Librarian's Guide to Artstor

Metadata Enhancements

Images in Artstor are contributed to the database from institutions and archives around the world. To make these images available in a single database, Artstor modifies the metadata contributors provide in a number of ways.

Metadata Enhancements
Artstor enables all collections in the Digital Library to be searched and browsed by object-type classification (e.g. painting, architecture, etc.), country/region, and earliest and latest date. This is accomplished by adding information to records rather than altering the source data. The classification terms are applied from an in-house, controlled list (painting, sculpture, etc.); the country terms are from the Getty Research Institute's Thesaurus of Geographic Names (TGN); and numeric earliest and latest dates are created for each record. Our Artstor Advanced Search and Browse functions depend on these uniform access points to improve the user's ability to search and browse across all the Artstor collections. These enhancements are not visible within the metadata records but rather operate "behind-the-scenes" within the database to facilitate searching and browsing.

Clustering Images
With over 2 million assets (and growing), it becomes increasingly difficult to readily find all the images of the same work. We often receive duplicates or details of the same work from an individual contributor or from multiple contributors. To help alleviate this problem, Artstor is grouping or "clustering" duplicates and details representing a unique work. We cluster these images and details of the same work "behind" the highest quality image of the whole work we have available.

Associated Images
Drawing upon data from user-curated image groups, Artstor is also able to present researchers with the option of discovering "associated images." Through mathematical analysis, Artstor can determine which images have been "saved" in association with other specific images in groups that have been created by instructors. We assume that images saved repeatedly in such "associated" groups are related in ways that are useful to teachers and scholars. These collaboratively filtered groups conveniently bring together many works associated with the lead images. At times, these juxtapositions in the "long tail" can be surprising, original, and intellectually stimulating.

Controlled Vocabularies
Because of the diversity among
Artstor collections, standard vocabularies or thesauri are particularly significant for discovery. Artstor uses the Getty Research Institute's Union List of Artist Names (ULAN) to match artists' names with an authoritative creator record. Through these matches, links are established between the source creator name and the ULAN creator record which allows, for example, a user searching for works by Gerrit von Honthorst to find images that have the name Gherardo della Notte or Gherardo Fiammingo in the source data record. We intend to extend this matching of source data to external vocabularies into other areas of information such as repository names, geographical locations, styles, and periods.

Metadata Policy and Standards

The Artstor Digital Library aggregates collections from a wide range of sources such as museums, libraries, photo archives, scholars, photographers, artists, and artists' estates.

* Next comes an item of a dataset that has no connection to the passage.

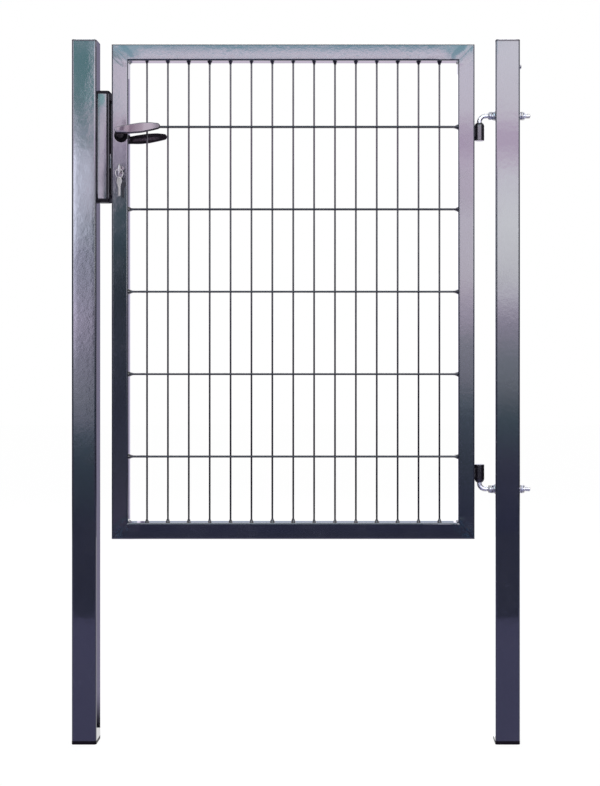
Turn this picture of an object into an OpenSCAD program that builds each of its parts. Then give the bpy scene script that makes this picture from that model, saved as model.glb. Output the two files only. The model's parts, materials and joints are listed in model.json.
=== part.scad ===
// Single-leaf steel garden gate with a welded mesh infill, its two posts,
// adjustable hinges, lever lock and keep. Millimetres, +Z up.
// Origin: centre of the hinge post's foot face. X runs from the lock post to
// the hinge post, and the outside of the gate faces -Y.

/* [Leaf] */
// Width of the leaf over its stiles
leaf_w = 880; // [600:5:1200]
// Height of the leaf over its rails
leaf_h = 1200; // [1000:5:1800]
// Side of the square frame tube
frame_size = 40; // [40:1:50]
// Wall of the frame tube
frame_wall = 2; // [1.5:0.5:3]
// Outer corner radius of the frame tube
frame_corner_r = 4; // [3:0.5:6]
// Height of the leaf's lower edge above the feet of the posts
leaf_rise = 495; // [60:5:800]

/* [Mesh] */
// Number of upright wires
upright_count = 15; // [5:1:23]
// Spacing of the upright wires
upright_pitch = 50.7; // [40:0.1:60]
// Diameter of the upright wires
upright_d = 4; // [3:0.5:6]
// Number of rows of cross wires
cross_count = 5; // [2:1:7]
// Spacing of the rows of cross wires
cross_pitch = 200; // [100:1:220]
// Diameter of the cross wires
cross_d = 5; // [4:0.5:8]
// How far crossing wires melt into each other at a weld
weld_melt = 0.4; // [0.2:0.1:0.8]
// Middle of the mesh in front of the middle of the frame
mesh_forward = 12; // [0:0.5:13]

/* [Posts] */
// Side of the square post tube
post_size = 60; // [50:1:80]
// Wall of the post tube
post_wall = 2; // [1.5:0.5:4]
// Outer corner radius of the post tube
post_corner_r = 5; // [4:0.5:8]
// How far the post tubes reach above the leaf
post_over_leaf = 5; // [0:1:60]
// Height of the collar of the foot plug
foot_collar_h = 9; // [4:1:20]
// Height of the collar of the post cap
cap_collar_h = 4; // [2:0.5:10]
// Rise of the domed top of the post cap
cap_rise = 6; // [3:0.5:15]
// Depth of the plugs inside the tubes
plug_depth = 22; // [10:1:40]
// Slack between a plug and the tube it closes
plug_slack = 0.2; // [0.1:0.05:0.5]

/* [Gaps] */
// Gap between the leaf and the hinge post
hinge_gap = 49; // [46:1:70]
// Gap between the leaf and the lock post
lock_gap = 35; // [30:1:50]

/* [Hinges] */
// Diameter of the bent hinge rods
rod_d = 12; // [10:1:14]
// Radius of the bend on the rod's centre line
rod_bend_r = 14; // [12:1:18]
// Free end of the rod beyond the outer nut
rod_free_end = 15; // [6:1:30]
// Depth of the rod's leg in its barrel
rod_leg = 36; // [24:1:60]
// Outer diameter of the hinge barrel
barrel_d = 24; // [20:1:28]
// Closed end of the barrel beyond the rod
barrel_end = 7; // [4:1:12]
// Radius of the flat ring around the barrel's mouth
barrel_mouth_r = 8.5; // [7:0.5:9.5]
// Weld land between the barrel and the hinge stile
barrel_land = 1; // [0.5:0.5:3]
// Radial clearance of the rod in the barrel
bore_clear = 0.08; // [0.05:0.01:0.1]
// Clearance of the rod in the post's walls, on the radius
rod_hole_clear = 0.25; // [0.1:0.05:0.6]
// Width of a hinge nut across its flats
nut_flats = 19; // [17:1:24]
// Thickness of a hinge nut
nut_t = 10; // [8:0.5:13]
// Thickness of a hinge washer
washer_t = 2.5; // [1.5:0.5:4]
// Diameter of a hinge washer
washer_d = 24; // [22:1:30]
// Top hinge rod below the top of the leaf
top_hinge_drop = 172; // [120:1:400]
// Bottom hinge rod above the lower edge of the leaf
bottom_hinge_rise = 120; // [80:1:400]

/* [Lock] */
// Handle axis above the lower edge of the leaf
handle_rise = 978; // [700:1:1100]
// Lock axes from the free edge of the leaf
backset = 23; // [18:1:25]
// Distance from the handle axis down to the cylinder axis
cylinder_drop = 82; // [72:1:100]
// Distance from the handle axis down to the middle of the latch bolt
latch_drop = 60; // [50:1:62]
// Height of the latch bolt
latch_h = 35; // [20:1:40]
// Thickness of the latch bolt
latch_t = 12; // [8:1:16]
// How far the latch bolt stands out of the faceplate
latch_out = 9; // [6:0.5:12]
// Length of the latch bolt inside the lock case
latch_in = 20; // [12:1:24]
// How far the latch bolt keeps its full height inside the lock case
latch_head_in = 3; // [1:0.5:5]
// Height of the latch bolt's tail, which passes above the key cylinder
latch_tail_h = 26; // [10:1:28]
// Sliding clearance around the latch bolt
latch_clear = 0.4; // [0.2:0.1:1]
// Height of the lock's faceplate
faceplate_h = 240; // [200:1:280]
// Width of the lock's faceplate
faceplate_w = 22; // [18:1:26]
// Thickness of the lock's faceplate
faceplate_t = 3; // [2:0.5:4]
// Middle of the faceplate above the middle of the lock case
faceplate_lift = 8; // [0:1:20]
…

Since each institution and individual can have differing uses of and requirements for metadata, the cataloging and descriptive data we receive vary greatly in the use (or absence) of standardized vocabularies, in the choice of terminology, and in the metadata schema used to organize the data. Even within a single institution, the focus, and thus the cataloging, may vary. A museum conservation department's terminology and focus will differ from that used by the curatorial departments, and a curatorial department that is responsible for archaeological material will collect and store information in ways that differ significantly from, say, a modern painting department. Since the holdings of museums, artists, archives, and other contributors are most often unique, those cataloging methods and controlled vocabularies have often been created for the local environment, and not necessarily to enable sharing those collections with a broad range of educational and scholarly users. While this outlook is changing as the usefulness of sharing descriptive data and using shared standards is recognized, Artstor still receives hundreds of thousands of records from contributors whose descriptive data were created well before the potential value of sharing was recognized and before any generally accepted standards were in use; to this day, the community does not share any one standard and data continues to be heterogeneous. The variation in quality, authority, and consistency that one sees within the Artstor Digital Library is the result, then, of our bringing together contributions from a wide variety of sources.

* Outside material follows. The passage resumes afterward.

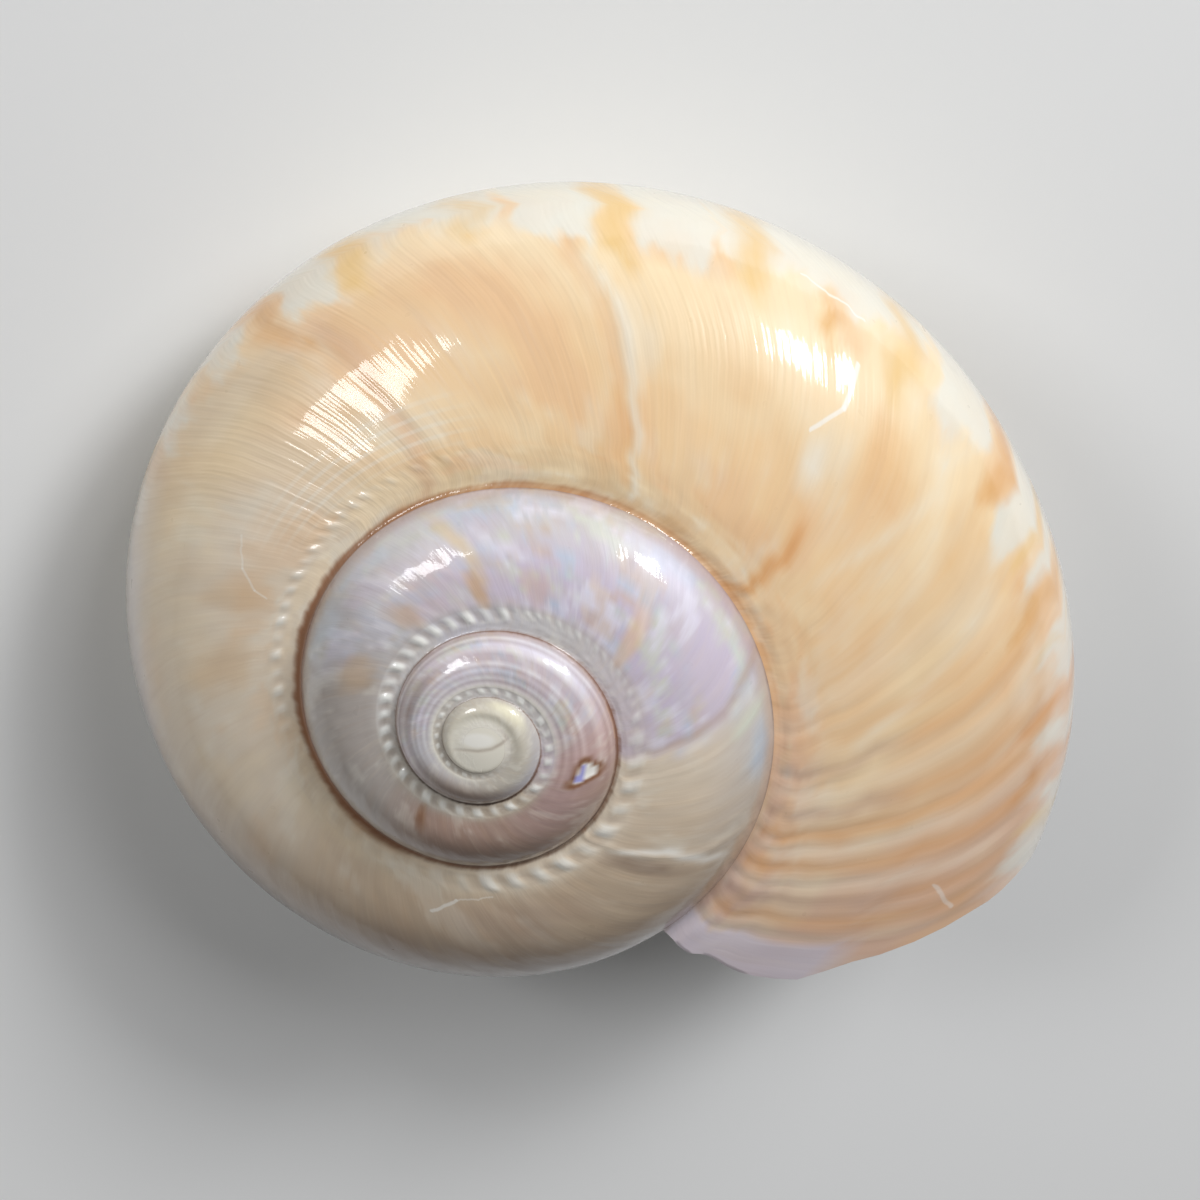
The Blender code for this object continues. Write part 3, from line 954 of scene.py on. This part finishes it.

Artstor, by necessity, considers the data from multiple perspectives. From one vantage point, the data reflects the interests, concerns, and point of view of the contributing institution. In this sense the data serves to describe the works and images in terms selected by the original source. Artstor makes some attempt to preserve, almost in an archival sense, the characteristics of the source data. Yet this attempt must often be modified to bring all data sources into enough harmony that search and discovery across the Digital Library are as effective as possible. In addition, our users expect the descriptive data to be accurate and "correct." Satisfying this view brings with it special challenges in areas where facts are scarce and/or scholarly opinions differ. As information for images, objects, architecture, and other materials changes over time, and as scholarship continues to evolve, to uncover new findings, to spark new debates, or to trigger reassessments of attributions, dates, and other descriptive information, Artstor works with our numerous contributors to update and refresh the metadata records in the Digital Library. We are committed to facilitating the ongoing work of educators and students as well as scholars and researchers (who welcome and often benefit from varying metadata records that might reflect different modes of thinking, historical trends, or phases of scientific research). For these reasons, we attempt to preserve and share as many versions of images and metadata records as are provided to us by our international contributors, while foregrounding the highest resolution image (and its associated metadata record) available. The descriptive data records one sees in Artstor are thus a compromise; the measures described below are intended to enhance discovery and access for all of our educational users—scholars, curators, educators, librarians, and students.